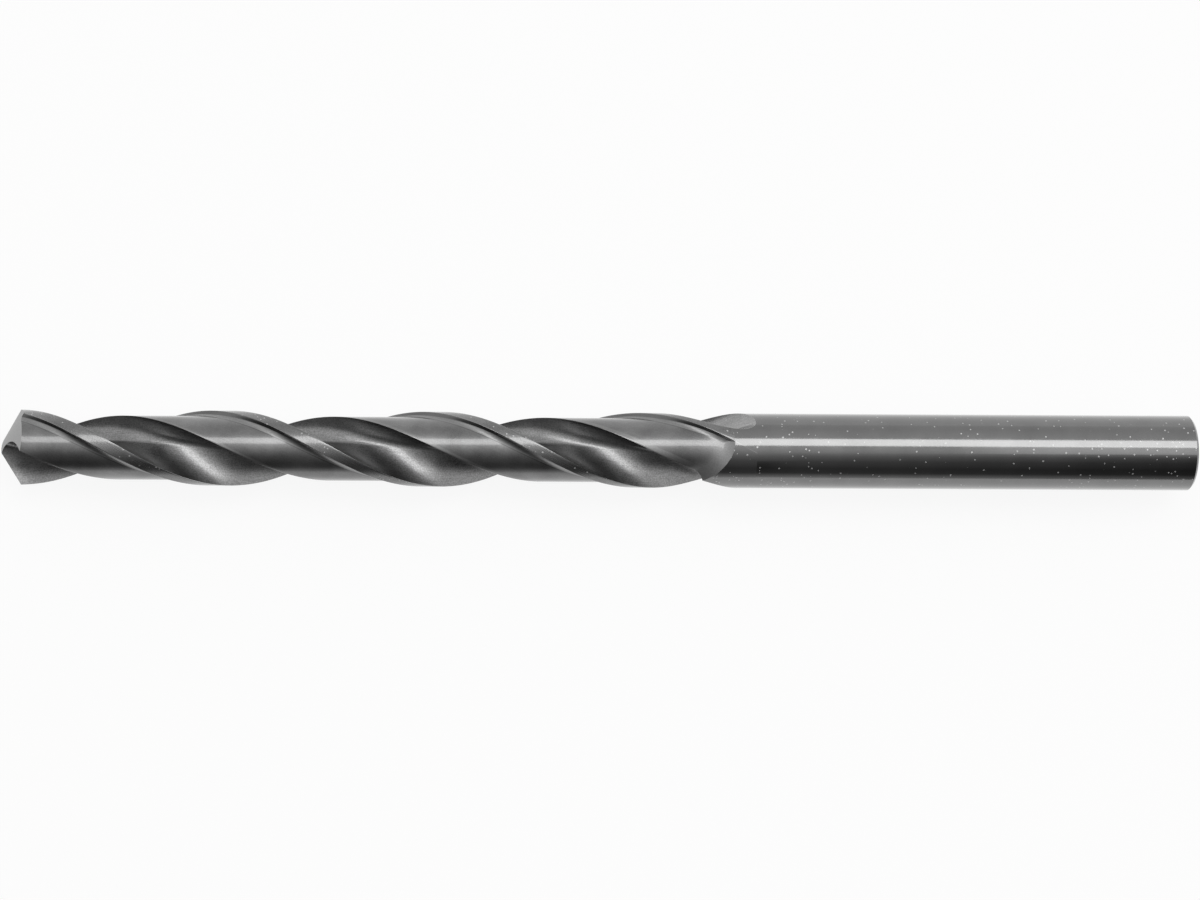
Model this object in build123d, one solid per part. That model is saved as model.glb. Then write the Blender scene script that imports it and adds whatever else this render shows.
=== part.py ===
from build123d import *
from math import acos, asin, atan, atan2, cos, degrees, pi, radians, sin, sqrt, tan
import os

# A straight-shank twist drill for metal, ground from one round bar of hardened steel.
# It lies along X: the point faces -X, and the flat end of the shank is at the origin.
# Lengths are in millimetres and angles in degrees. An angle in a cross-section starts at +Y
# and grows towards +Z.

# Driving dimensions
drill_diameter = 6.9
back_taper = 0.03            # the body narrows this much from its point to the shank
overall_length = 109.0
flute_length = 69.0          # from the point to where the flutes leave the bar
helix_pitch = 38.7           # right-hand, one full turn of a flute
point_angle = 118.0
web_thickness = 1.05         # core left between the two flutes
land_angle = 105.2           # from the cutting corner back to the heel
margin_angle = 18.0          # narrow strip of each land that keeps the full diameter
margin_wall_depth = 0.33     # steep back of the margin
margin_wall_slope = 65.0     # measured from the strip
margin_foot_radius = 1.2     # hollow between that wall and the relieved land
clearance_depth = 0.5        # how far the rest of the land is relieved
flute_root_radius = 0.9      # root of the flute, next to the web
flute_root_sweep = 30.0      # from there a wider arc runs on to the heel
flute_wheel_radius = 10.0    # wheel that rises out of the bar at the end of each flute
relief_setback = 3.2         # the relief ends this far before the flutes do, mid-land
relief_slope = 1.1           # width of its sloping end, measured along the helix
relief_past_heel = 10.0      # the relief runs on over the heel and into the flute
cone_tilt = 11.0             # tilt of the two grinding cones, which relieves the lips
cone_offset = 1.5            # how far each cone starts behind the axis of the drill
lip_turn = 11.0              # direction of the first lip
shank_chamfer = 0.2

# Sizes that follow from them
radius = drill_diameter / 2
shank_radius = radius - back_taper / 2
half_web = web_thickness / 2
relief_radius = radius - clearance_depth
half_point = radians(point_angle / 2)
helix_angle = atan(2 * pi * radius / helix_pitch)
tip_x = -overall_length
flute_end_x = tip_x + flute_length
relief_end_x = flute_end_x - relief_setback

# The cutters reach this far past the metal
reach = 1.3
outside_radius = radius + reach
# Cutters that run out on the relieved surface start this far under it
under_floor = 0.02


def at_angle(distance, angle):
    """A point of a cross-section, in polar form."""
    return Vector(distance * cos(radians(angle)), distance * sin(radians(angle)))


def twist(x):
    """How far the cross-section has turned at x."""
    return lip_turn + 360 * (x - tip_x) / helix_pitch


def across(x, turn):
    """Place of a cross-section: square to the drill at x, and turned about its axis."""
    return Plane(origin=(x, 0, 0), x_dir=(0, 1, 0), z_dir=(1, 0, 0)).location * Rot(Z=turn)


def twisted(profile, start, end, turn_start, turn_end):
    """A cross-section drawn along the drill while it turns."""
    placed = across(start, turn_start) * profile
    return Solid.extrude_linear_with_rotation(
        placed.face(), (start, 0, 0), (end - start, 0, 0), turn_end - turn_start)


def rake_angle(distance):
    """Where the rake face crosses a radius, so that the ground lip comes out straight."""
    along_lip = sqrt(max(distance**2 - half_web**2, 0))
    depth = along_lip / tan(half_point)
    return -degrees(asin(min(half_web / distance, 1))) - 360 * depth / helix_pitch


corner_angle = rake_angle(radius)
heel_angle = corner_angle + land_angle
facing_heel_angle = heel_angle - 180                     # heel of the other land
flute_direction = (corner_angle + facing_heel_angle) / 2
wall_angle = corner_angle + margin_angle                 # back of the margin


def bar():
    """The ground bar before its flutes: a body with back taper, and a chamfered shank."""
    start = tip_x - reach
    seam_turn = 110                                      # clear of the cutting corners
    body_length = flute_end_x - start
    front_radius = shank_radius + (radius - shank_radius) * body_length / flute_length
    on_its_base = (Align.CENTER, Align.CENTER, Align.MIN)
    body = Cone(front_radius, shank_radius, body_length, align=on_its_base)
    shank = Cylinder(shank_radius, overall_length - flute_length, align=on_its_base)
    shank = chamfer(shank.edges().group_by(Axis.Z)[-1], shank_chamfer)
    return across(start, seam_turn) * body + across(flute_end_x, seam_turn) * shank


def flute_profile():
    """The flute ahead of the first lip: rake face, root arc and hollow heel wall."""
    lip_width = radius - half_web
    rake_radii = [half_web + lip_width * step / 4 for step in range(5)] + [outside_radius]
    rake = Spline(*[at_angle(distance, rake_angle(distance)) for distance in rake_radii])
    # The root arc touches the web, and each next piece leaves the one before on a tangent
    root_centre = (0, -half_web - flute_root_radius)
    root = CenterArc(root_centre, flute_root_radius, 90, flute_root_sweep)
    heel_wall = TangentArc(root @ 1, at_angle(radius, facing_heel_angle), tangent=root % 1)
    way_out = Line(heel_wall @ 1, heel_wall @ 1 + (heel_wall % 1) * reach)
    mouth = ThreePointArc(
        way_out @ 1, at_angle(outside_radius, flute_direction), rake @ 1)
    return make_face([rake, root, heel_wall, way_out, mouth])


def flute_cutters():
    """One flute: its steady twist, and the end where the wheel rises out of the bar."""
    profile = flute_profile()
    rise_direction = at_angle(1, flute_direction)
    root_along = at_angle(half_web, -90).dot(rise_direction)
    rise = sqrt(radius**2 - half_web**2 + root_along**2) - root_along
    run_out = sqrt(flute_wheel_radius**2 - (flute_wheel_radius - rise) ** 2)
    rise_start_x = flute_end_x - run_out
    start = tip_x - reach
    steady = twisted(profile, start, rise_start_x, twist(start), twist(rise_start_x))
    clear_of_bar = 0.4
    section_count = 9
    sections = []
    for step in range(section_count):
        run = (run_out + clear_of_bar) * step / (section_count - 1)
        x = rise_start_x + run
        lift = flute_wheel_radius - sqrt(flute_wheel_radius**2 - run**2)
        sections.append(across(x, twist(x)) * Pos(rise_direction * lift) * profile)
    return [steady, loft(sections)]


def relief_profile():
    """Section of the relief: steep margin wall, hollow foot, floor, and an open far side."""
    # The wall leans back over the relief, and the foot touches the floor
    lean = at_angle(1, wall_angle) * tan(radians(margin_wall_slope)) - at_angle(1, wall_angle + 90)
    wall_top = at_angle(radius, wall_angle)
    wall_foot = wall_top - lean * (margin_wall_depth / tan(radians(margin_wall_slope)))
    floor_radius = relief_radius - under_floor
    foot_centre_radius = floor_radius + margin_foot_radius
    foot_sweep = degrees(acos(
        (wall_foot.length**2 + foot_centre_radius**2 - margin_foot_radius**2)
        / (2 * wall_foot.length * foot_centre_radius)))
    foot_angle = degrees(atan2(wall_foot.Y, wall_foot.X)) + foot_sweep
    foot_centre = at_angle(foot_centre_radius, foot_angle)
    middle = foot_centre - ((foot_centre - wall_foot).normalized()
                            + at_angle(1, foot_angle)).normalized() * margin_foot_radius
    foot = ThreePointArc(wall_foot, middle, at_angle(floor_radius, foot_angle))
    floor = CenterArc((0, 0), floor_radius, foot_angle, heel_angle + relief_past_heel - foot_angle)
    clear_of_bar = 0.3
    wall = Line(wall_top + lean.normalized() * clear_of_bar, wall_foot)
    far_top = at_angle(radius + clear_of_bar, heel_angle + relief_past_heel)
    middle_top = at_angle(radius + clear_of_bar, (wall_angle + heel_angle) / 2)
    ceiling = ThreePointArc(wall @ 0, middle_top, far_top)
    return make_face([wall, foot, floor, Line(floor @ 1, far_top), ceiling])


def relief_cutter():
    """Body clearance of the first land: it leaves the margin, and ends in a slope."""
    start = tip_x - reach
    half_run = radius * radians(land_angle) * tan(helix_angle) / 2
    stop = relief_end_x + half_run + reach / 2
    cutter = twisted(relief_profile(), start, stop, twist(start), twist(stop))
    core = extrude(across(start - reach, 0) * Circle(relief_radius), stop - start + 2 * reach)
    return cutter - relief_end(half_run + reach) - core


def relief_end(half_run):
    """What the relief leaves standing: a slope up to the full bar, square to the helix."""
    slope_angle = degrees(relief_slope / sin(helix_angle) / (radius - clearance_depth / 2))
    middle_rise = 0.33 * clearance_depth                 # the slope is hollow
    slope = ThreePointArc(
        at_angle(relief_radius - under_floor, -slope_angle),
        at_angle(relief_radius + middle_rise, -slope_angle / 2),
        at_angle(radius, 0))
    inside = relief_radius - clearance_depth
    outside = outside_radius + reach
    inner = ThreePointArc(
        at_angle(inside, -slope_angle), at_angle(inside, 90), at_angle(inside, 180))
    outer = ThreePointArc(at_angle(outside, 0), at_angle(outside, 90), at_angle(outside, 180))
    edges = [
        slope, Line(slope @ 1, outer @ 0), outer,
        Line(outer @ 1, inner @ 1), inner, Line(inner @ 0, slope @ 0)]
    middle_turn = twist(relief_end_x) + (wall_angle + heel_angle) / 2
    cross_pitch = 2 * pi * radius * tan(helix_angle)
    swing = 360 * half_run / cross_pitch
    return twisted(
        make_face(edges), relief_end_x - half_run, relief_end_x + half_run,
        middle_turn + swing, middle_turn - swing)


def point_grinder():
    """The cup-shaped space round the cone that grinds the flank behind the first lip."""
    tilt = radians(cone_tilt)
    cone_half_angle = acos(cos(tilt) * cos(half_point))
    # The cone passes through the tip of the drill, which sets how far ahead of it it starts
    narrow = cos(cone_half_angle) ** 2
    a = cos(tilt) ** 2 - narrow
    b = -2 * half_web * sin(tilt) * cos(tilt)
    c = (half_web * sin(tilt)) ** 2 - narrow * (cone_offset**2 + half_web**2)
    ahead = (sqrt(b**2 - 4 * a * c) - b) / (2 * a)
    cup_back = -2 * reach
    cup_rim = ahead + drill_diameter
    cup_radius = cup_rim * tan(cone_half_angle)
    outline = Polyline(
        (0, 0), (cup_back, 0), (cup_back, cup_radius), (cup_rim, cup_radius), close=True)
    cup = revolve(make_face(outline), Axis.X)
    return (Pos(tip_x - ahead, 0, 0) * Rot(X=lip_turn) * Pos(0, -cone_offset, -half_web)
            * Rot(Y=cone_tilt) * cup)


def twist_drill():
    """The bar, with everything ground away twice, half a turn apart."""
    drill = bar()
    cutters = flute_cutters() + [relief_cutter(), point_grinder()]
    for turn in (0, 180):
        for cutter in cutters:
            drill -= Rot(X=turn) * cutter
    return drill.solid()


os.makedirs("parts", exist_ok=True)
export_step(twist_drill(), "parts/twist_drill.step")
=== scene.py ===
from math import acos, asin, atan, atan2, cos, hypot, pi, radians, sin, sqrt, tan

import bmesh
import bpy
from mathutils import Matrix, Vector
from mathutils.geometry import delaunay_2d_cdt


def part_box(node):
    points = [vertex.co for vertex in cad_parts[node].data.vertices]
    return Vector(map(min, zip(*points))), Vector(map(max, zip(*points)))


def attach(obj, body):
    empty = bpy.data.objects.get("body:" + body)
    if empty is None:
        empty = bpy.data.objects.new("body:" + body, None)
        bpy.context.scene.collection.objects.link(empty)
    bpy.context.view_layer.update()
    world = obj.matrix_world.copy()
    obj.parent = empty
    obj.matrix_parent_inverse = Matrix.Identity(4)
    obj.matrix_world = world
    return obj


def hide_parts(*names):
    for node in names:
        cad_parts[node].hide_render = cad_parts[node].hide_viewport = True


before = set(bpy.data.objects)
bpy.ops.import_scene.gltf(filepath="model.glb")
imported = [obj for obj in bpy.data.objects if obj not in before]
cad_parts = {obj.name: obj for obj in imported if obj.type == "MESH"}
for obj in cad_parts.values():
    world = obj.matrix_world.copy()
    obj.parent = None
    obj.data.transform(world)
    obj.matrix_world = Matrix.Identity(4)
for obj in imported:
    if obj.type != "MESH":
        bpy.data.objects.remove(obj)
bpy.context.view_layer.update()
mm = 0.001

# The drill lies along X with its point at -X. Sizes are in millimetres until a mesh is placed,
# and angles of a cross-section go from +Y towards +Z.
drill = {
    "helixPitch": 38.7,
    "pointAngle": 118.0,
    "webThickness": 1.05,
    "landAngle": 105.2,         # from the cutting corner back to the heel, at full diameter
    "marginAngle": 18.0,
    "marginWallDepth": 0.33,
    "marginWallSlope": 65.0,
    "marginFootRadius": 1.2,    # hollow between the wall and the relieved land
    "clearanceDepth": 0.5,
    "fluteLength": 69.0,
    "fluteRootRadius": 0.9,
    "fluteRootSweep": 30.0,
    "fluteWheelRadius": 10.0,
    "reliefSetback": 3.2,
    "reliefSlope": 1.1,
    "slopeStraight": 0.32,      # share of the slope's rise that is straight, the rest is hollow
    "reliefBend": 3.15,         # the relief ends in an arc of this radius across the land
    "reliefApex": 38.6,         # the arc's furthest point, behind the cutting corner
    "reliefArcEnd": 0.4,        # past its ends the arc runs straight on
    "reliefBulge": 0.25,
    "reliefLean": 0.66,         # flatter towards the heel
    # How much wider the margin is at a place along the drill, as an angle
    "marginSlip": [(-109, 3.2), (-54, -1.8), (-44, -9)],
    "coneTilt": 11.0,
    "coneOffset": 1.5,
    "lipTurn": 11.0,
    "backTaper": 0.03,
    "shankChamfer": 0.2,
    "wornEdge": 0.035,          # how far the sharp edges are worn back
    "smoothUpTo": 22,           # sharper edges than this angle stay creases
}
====
**Your goal**
In this exercise, copy only the lines from the opening line of the material through the line where "# and grows towards +Z." appears.

**Task output**
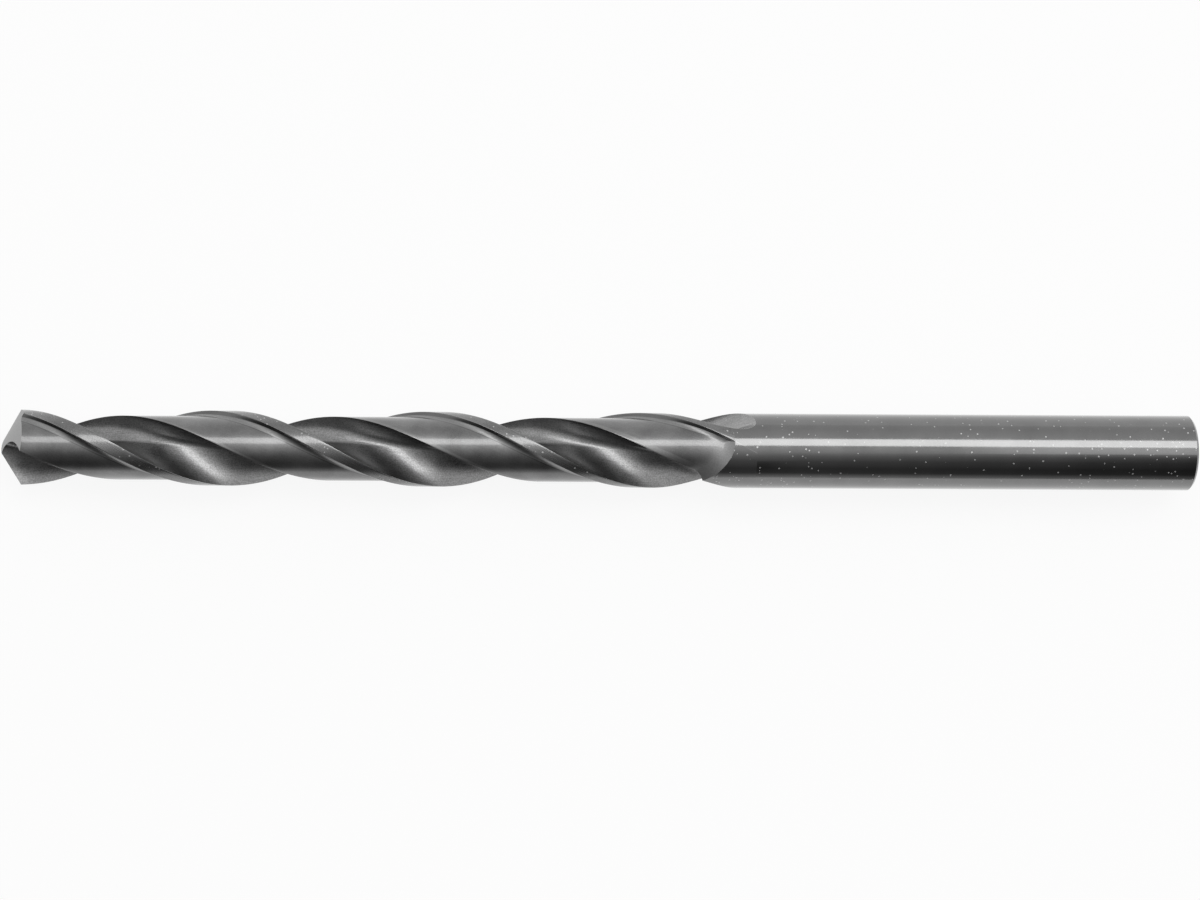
Model this object in build123d, one solid per part. That model is saved as model.glb. Then write the Blender scene script that imports it and adds whatever else this render shows.
=== part.py ===
from build123d import *
from math import acos, asin, atan, atan2, cos, degrees, pi, radians, sin, sqrt, tan
import os

# A straight-shank twist drill for metal, ground from one round bar of hardened steel.
# It lies along X: the point faces -X, and the flat end of the shank is at the origin.
# Lengths are in millimetres and angles in degrees. An angle in a cross-section starts at +Y
# and grows towards +Z.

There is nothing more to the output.